I've seen buyers reject entire shipments because of packaging that looked 'unprofessional' while ignoring that the equipment inside was perfectly functional. I've seen procurement teams pay rush fees for faster delivery, then sit on the equipment for two weeks because the installation team wasn't ready. The classic penny-wise, pound-foolish trap.
I'm not saying appearance doesn't matter. It does. A valve with a pristine finish signals manufacturing discipline. But it's one data point among many. The real quality indicators are spec compliance, functional testing, and traceability documentation.
What I Wish I'd Known Earlier
Looking back, there are three things I'd tell my younger self about evaluating industrial equipment quality:
1. Distinguish between 'different' and 'wrong.' A slight variation from the sample is not automatically a defect. Samples are reference points, not exact replicas. Learn where the tolerance boundaries actually are and document them in your contracts.

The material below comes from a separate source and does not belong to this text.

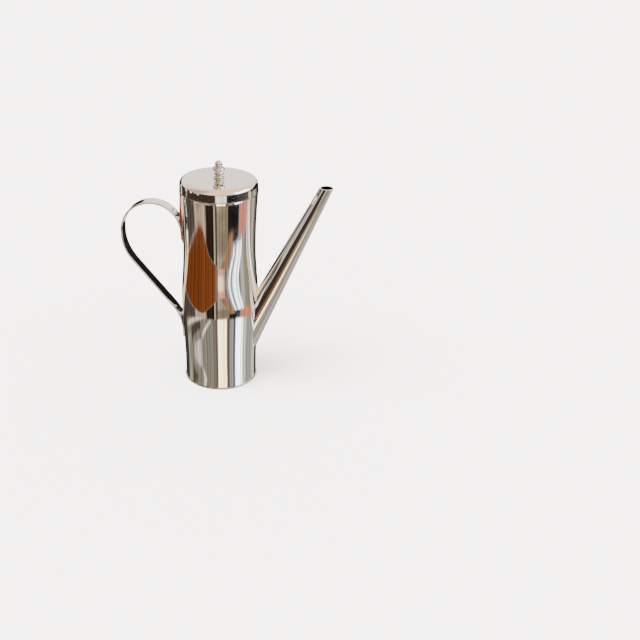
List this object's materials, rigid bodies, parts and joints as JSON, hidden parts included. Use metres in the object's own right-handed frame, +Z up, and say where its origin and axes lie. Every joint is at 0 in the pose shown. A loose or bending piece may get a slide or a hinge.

2. Ask 'does this matter?' before asking 'is this different?' Not every deviation affects performance. Prioritize functional specs over visual preferences. If it doesn't affect installation, operation, or lifespan, it might be a non-issue.
3. Build relationships with supplier technical teams. When I have a question about a Buhler product now, I know who to call. That conversation saved me from wasting weeks on a non-problem. The vendor's tech team is often your best resource for understanding whether a deviation matters.
I'm not an engineer, so I can't speak to the metallurgy or fluid dynamics of valve design. What I can tell you from a quality management perspective is that context matters almost as much as standards. The same coating variation that's acceptable on a valve body might be unacceptable on a food-contact surface. Know the context, then apply the standard.
That batch of 12 Buhler valves? They've been running for 10 months now. Not a single issue. The 'off' gloss on that one valve body? I don't even remember which unit it was anymore. But I'll never forget the thread caps.